Es ist 8:57 Uhr. Drei Minuten vor der DAX-Eröffnung.
Der Bildschirm zeigt grüne und rote Kerzen, das Licht der Monitore spiegelt sich im Kaffee.
Alex sitzt ruhig da. Keine Musik, kein Geräusch, nur das leise Klicken der Maus.
Er sieht konzentriert auf den Chart – aber nicht, um zu raten, wohin er läuft.
Er wartet.

Warten.

Das ist die schwierigste Disziplin im Trading.
Geduld ist keine Tugend, sie ist eine Waffe.
Doch sie fühlt sich selten gut an.
Er scrollt durch alte Screenshots in seinem Trading-Journal – Setups, die funktioniert haben, Setups, die gescheitert sind.
Jede Kerze erzählt eine Geschichte.
Gewinne verblassen schnell, Verluste bleiben hängen.


9:01 Uhr. Die erste Bewegung.

Der Markt schießt nach oben – impulsiv, laut. Früher wäre er sofort eingestiegen.
Heute nicht.
Alex lehnt sich zurück. Die Maus bleibt still.
„Wenn der Markt wirklich will, gibt er mir noch eine Chance“, murmelt er.
Er weiß, dass er den Markt nicht schlagen muss. Nur sich selbst.


Zwischen Euphorie und Zweifel

Gegen Mittag ist der erste Trade vorbei – +27 Punkte.
Kein Jubel, kein Screenshot, kein Tweet.
Nur ein kurzer Blick ins Journal: „Setup sauber, Exit nach Plan. Alles gut.“

So sieht Reife aus. Nicht spektakulär, sondern leise.

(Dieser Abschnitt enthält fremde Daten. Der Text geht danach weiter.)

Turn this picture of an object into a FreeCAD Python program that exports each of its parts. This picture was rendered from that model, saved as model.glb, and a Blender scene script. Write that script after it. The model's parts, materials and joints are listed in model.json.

Aber dann, 14 Uhr: Ein Fehlausbruch.
Der Markt dreht, die Position läuft ins Minus.
Alex schaut hin, aber er bleibt ruhig.
Stop-Loss wird ausgelöst – Verlust akzeptiert.
Er schreibt auf: „Kein Fehler, nur Statistik.“
Und klickt das Fenster zu.


Die unsichtbare Arbeit

Was viele nicht sehen: Trading ist nicht das Handeln selbst, sondern das Nicht-Handeln.
Es sind die Abende, an denen er alte Trades analysiert.
Die Tage, an denen kein einziger Klick gemacht wird.
Die Momente, in denen man einfach durchhält.

Trading ist kein Beruf. Es ist ein Spiegel.
Und manchmal zeigt er einem Dinge, die man lieber nicht sehen will.


Abend

21:45 Uhr. Der Markt ist ruhig.
Alex speichert die letzten Notizen, klappt das Notebook zu.
Er hat heute verdient – nicht viel, aber sauber.
Und das ist der Unterschied zwischen Glück und Können.

Er geht in die Küche, gießt sich einen Whisky ein.
Kein Toast auf den Gewinn.
Nur ein stiller Gedanke:

„Heute war ein guter Tag. Weil ich mich an meinen Plan gehalten hab.“


Trading sieht von außen aus wie ein Spiel mit Zahlen.
Aber im Inneren ist es ein Spiel mit Geduld, Zweifel und Selbstbeherrschung.
Und genau deshalb machen es so viele – und schaffen es so wenige.